Copy out all the lines where "bodies" shows up.
[Start Raw data]
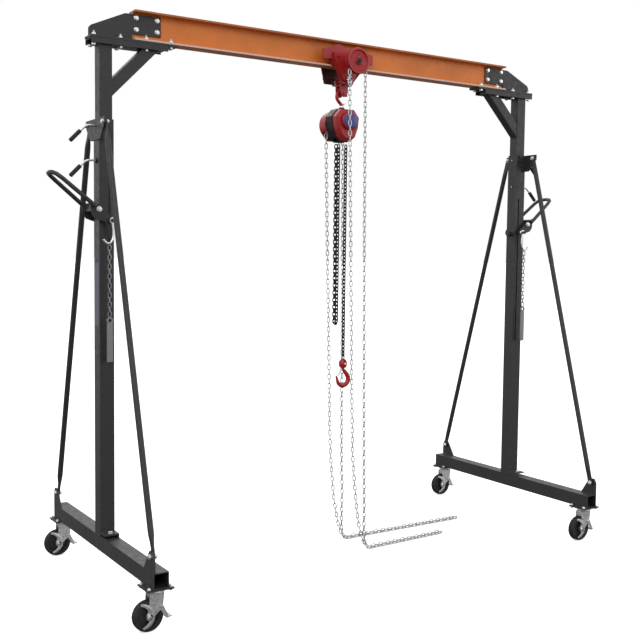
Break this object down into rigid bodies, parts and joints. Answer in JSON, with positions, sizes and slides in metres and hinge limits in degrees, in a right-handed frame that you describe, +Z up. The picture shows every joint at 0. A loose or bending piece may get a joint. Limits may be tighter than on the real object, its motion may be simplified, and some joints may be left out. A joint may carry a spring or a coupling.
{
  "type": "portable gantry crane with chain hoist",
  "caption": "Height-adjustable gantry crane: two A-frame legs on braked castors carry an I-beam, with a geared trolley and a hand chain hoist hanging from it.",
  "frame": {"origin": "centre of the footprint, on the floor", "axes": "+X along the beam, to the right as seen from the hand wheels' side; +Y away from that side, along the floor beams; +Z up"},
  "size_m": [2.8844, 1.225, 2.505],
  "materials": {
    "frame_paint": "satin charcoal powder coat",
    "beam_paint": "satin orange powder coat",
    "hoist_paint": "gloss deep red",
    "black_steel": "blackened",
    "zinc": "zinc plated",
    "tyre_rubber": "matt"
  },
  "bodies": {
    "left_leg": {"left_base_beam": "frame_paint", "left_outer_post": "frame_paint", "left_stay_front": "frame_paint", "left_stay_back": "frame_paint"},
    "gantry_top": {"i_beam": "beam_paint", "left_beam_bracket": "frame_paint", "right_beam_bracket": "frame_paint", "left_inner_post": "frame_paint", "right_inner_post": "frame_paint"},
    "right_leg": {"right_base_beam": "frame_paint", "right_outer_post": "frame_paint", "right_stay_front": "frame_paint", "right_stay_back": "frame_paint"},
    "left_pin_upper": {"left_pin_upper": "zinc"},
    "left_pin_lower": {"left_pin_lower": "zinc"},
    "left_lever": {"left_lift_lever": "frame_paint"},
    "left_lifting_hook": {"left_lever_hook": "zinc", "left_lift_chain": "zinc", "left_lift_bar": "zinc"},
    "castor_left_front": {"castor_fork_left_front": "zinc"},
    "wheel_left_front": {"castor_wheel_left_front": "tyre_rubber"},
    "pedal_left_front": {"castor_pedal_left_front": "zinc"},
    "castor_left_back": {"castor_fork_left_back": "zinc"},
    "wheel_left_back": {"castor_wheel_left_back": "tyre_rubber"},
    "pedal_left_back": {"castor_pedal_left_back": "zinc"},
    "right_pin_upper": {"right_pin_upper": "zinc"},
    "right_pin_lower": {"right_pin_lower": "zinc"},
    "right_lever": {"right_lift_lever": "frame_paint"},
    "right_lifting_hook": {"right_lever_hook": "zinc", "right_lift_chain": "zinc", "right_lift_bar": "zinc"},
    "castor_right_front": {"castor_fork_right_front": "zinc"},
    "wheel_right_front": {"castor_wheel_right_front": "tyre_rubber"},
    "pedal_right_front": {"castor_pedal_right_front": "zinc"},
    "castor_right_back": {"castor_fork_right_back": "zinc"},
    "wheel_right_back": {"castor_wheel_right_back": "tyre_rubber"},
    "pedal_right_back": {"castor_pedal_right_back": "zinc"},
    "trolley": {"trolley_plate_front": "hoist_paint", "trolley_plate_back": "hoist_paint", "load_bar": "zinc", "trolley_hand_chain": "zinc"},
    "roller_front_left": {"trolley_roller_front_left": "hoist_paint"},
    "roller_front_right": {"trolley_roller_front_right": "hoist_paint"},
    "roller_back_left": {"trolley_roller_back_left": "hoist_paint"},
    "roller_back_right": {"trolley_roller_back_right": "hoist_paint"},
    "trolley_wheel": {"trolley_hand_wheel": "hoist_paint"},
    "yoke": {"suspension_yoke": "hoist_paint"},
    "hanging_hook": {"top_hook": "hoist_paint"},
    "top_latch": {"top_latch": "zinc"},
    "hoist": {"hoist_frame": "black_steel", "hoist_gear_cover": "hoist_paint", "hoist_wheel_cover": "hoist_paint", "load_chain": "black_steel", "hoist_hand_chain": "zinc"},
    "hoist_wheel": {"hoist_hand_wheel": "zinc"},
    "sheave": {"load_sheave": "black_steel"},
    "hook_block": {"hook_block": "hoist_paint"},
    "chain_tail": {"load_chain_tail": "black_steel"},
    "load_hook": {"bottom_hook": "hoist_paint"},
    "bottom_latch": {"bottom_latch": "zinc"}
  },
  "joints": [
    {"name": "left_telescope", "type": "slide", "parent": "left_leg", "child": "gantry_top", "axis": [0, 0, 1], "range_m": [0, 0.876]},
    {"name": "right_telescope", "type": "slide", "parent": "gantry_top", "child": "right_leg", "axis": [0, 0, -1], "range_m": [0, 0.876]},
    {"name": "left_upper_pin_pull", "type": "slide", "parent": "left_leg", "child": "left_pin_upper", "axis": [-1, 0, 0], "range_m": [0, 0.075]},
    {"name": "left_lower_pin_pull", "type": "slide", "parent": "left_leg", "child": "left_pin_lower", "axis": [-1, 0, 0], "range_m": [0, 0.066]},
    {"name": "left_lever_swing", "type": "hinge", "parent": "left_leg", "child": "left_lever", "pos_m": [-1.2405, 0, 1.65], "axis": [0, -1, 0], "range_deg": [-15, 65]},
    {"name": "left_hook_hang", "type": "hinge", "parent": "left_lever", "child": "left_lifting_hook", "pos_m": [-1.188, -0.072, 1.604], "axis": [0, -1, 0], "range_deg": [-67, 17]},
    {"name": "swivel_left_front", "type": "hinge", "parent": "left_leg", "child": "castor_left_front", "pos_m": [-1.2, -0.56, 0.169], "axis": [0, 0, 1], "continuous": true},
    {"name": "roll_left_front", "type": "hinge", "parent": "castor_left_front", "child": "wheel_left_front", "pos_m": [-1.235, -0.56, 0.0625], "axis": [0, 1, 0], "continuous": true},
    {"name": "brake_left_front", "type": "hinge", "parent": "castor_left_front", "child": "pedal_left_front", "pos_m": [-1.187, -0.56, 0.095], "axis": [0, 1, 0], "range_deg": [0, 9]},
    {"name": "swivel_left_back", "type": "hinge", "parent": "left_leg", "child": "castor_left_back", "pos_m": [-1.2, 0.56, 0.169], "axis": [0, 0, 1], "continuous": true},
    {"name": "roll_left_back", "type": "hinge", "parent": "castor_left_back", "child": "wheel_left_back", "pos_m": [-1.235, 0.56, 0.0625], "axis": [0, 1, 0], "continuous": true},
    {"name": "brake_left_back", "type": "hinge", "parent": "castor_left_back", "child": "pedal_left_back", "pos_m": [-1.187, 0.56, 0.095], "axis": [0, 1, 0], "range_deg": [0, 9]},
    {"name": "right_upper_pin_pull", "type": "slide", "parent": "right_leg", "child": "right_pin_upper", "axis": [1, 0, 0], "range_m": [0, 0.075]},
    {"name": "right_lower_pin_pull", "type": "slide", "parent": "right_leg", "child": "right_pin_lower", "axis": [1, 0, 0], "range_m": [0, 0.066]},
    {"name": "right_lever_swing", "type": "hinge", "parent": "right_leg", "child": "right_lever", "pos_m": [1.2405, 0, 1.65], "axis": [0, 1, 0], "range_deg": [-15, 65]},
    {"name": "right_hook_hang", "type": "hinge", "parent": "right_lever", "child": "right_lifting_hook", "pos_m": [1.188, -0.072, 1.604], "axis": [0, 1, 0], "range_deg": [-67, 17]},
    {"name": "swivel_right_front", "type": "hinge", "parent": "right_leg", "child": "castor_right_front", "pos_m": [1.2, -0.56, 0.169], "axis": [0, 0, 1], "continuous": true},
    {"name": "roll_right_front", "type": "hinge", "parent": "castor_right_front", "child": "wheel_right_front", "pos_m": [1.165, -0.56, 0.0625], "axis": [0, 1, 0], "continuous": true},
    {"name": "brake_right_front", "type": "hinge", "parent": "castor_right_front", "child": "pedal_right_front", "pos_m": [1.213, -0.56, 0.095], "axis": [0, 1, 0], "range_deg": [0, 9]},
    {"name": "swivel_right_back", "type": "hinge", "parent": "right_leg", "child": "castor_right_back", "pos_m": [1.2, 0.56, 0.169], "axis": [0, 0, 1], "continuous": true},
    {"name": "roll_right_back", "type": "hinge", "parent": "castor_right_back", "child": "wheel_right_back", "pos_m": [1.165, 0.56, 0.0625], "axis": [0, 1, 0], "continuous": true},
    {"name": "brake_right_back", "type": "hinge", "parent": "castor_right_back", "child": "pedal_right_back", "pos_m": [1.213, 0.56, 0.095], "axis": [0, 1, 0], "range_deg": [0, 9]},
    {"name": "trolley_travel", "type": "slide", "parent": "gantry_top", "child": "trolley", "axis": [1, 0, 0], "range_m": [-0.8, 0.768]},
    {"name": "roller_front_left_spin", "type": "hinge", "parent": "trolley", "child": "roller_front_left", "pos_m": [-0.0455, -0.03, 2.4164], "axis": [0, 1, 0], "range_deg": [-1530, 1470]},
    {"name": "roller_front_right_spin", "type": "hinge", "parent": "trolley", "child": "roller_front_right", "pos_m": [0.0795, -0.03, 2.4164], "axis": [0, 1, 0], "range_deg": [-1530, 1470]},
    {"name": "roller_back_left_spin", "type": "hinge", "parent": "trolley", "child": "roller_back_left", "pos_m": [-0.0455, 0.03, 2.4164], "axis": [0, 1, 0], "range_deg": [-1530, 1470]},
    {"name": "roller_back_right_spin", "type": "hinge", "parent": "trolley", "child": "roller_back_right", "pos_m": [0.0795, 0.03, 2.4164], "axis": [0, 1, 0], "range_deg": [-1530, 1470]},
    {"name": "trolley_wheel_spin", "type": "hinge", "parent": "trolley", "child": "trolley_wheel", "pos_m": [0.017, -0.135, 2.396], "axis": [0, 1, 0], "range_deg": [-2520, 2620]},
    {"name": "yoke_swing", "type": "hinge", "parent": "trolley", "child": "yoke", "pos_m": [0.017, 0, 2.318], "axis": [0, 1, 0], "range_deg": [-5, 5]},
    {"name": "hoist_swing", "type": "hinge", "parent": "yoke", "child": "hanging_hook", "pos_m": [0.017, 0, 2.2553], "axis": [0, 1, 0], "range_deg": [-5, 5]},
    {"name": "top_latch_open", "type": "hinge", "parent": "hanging_hook", "child": "top_latch", "pos_m": [0.0295, 0, 2.2085], "axis": [0, -1, 0], "range_deg": [0, 35], "stiffness_Nm_per_rad": 0.01},
    {"name": "hoist_swivel", "type": "hinge", "parent": "hanging_hook", "child": "hoist", "pos_m": [0.017, 0, 2.19], "axis": [0, 0, 1], "range_deg": [-12, 12]},
    {"name": "hoist_wheel_spin", "type": "hinge", "parent": "hoist", "child": "hoist_wheel", "pos_m": [0.017, 0.06, 2.105], "axis": [0, -1, 0], "range_deg": [-33750, 42750]},
    {"name": "sheave_spin", "type": "hinge", "parent": "hoist", "child": "sheave", "pos_m": [0.017, 0, 2.105], "axis": [0, -1, 0], "range_deg": [-1900, 2400]},
    {"name": "hook_lift", "type": "slide", "parent": "hoist", "child": "hook_block", "axis": [0, 0, 1], "range_m": [-0.76, 0.96], "deforming": ["load_chain"]},
    {"name": "tail_run", "type": "slide", "parent": "hoist", "child": "chain_tail", "axis": [0, 0, 1], "range_m": [-0.48, 0.38], "deforming": ["load_chain_tail"]},
    {"name": "load_hook_swivel", "type": "hinge", "parent": "hook_block", "child": "load_hook", "pos_m": [0.046, 0, 0.903], "axis": [0, 0, 1], "continuous": true},
    {"name": "bottom_latch_open", "type": "hinge", "parent": "load_hook", "child": "bottom_latch", "pos_m": [0.035, 0, 0.8965], "axis": [0, -1, 0], "range_deg": [0, 35], "stiffness_Nm_per_rad": 0.01}
  ],
  "couplings": [
    {"joint": "left_hook_hang", "follows": "left_lever_swing", "ratio": -1},
    {"joint": "right_hook_hang", "follows": "right_lever_swing", "ratio": -1},
    {"joint": "roller_front_left_spin", "follows": "trolley_travel", "rad_per_m": 33.333},
    {"joint": "roller_front_right_spin", "follows": "trolley_travel", "rad_per_m": 33.333},
    {"joint": "roller_back_left_spin", "follows": "trolley_travel", "rad_per_m": 33.333},
    {"joint": "roller_back_right_spin", "follows": "trolley_travel", "rad_per_m": 33.333},
    {"joint": "trolley_wheel_spin", "follows": "trolley_travel", "rad_per_m": -57.143},
    {"joint": "sheave_spin", "follows": "hoist_wheel_spin", "ratio": 0.055556},
    {"joint": "hook_lift", "follows": "hoist_wheel_spin", "m_per_rad": 0.0012732},
    {"joint": "tail_run", "follows": "hoist_wheel_spin", "m_per_rad": -0.00063662}
  ]
}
[End Raw data]
• [Exercise response]:
Break this object down into rigid bodies, parts and joints. Answer in JSON, with positions, sizes and slides in metres and hinge limits in degrees, in a right-handed frame that you describe, +Z up. The picture shows every joint at 0. A loose or bending piece may get a joint. Limits may be tighter than on the real object, its motion may be simplified, and some joints may be left out. A joint may carry a spring or a coupling.
  "bodies": {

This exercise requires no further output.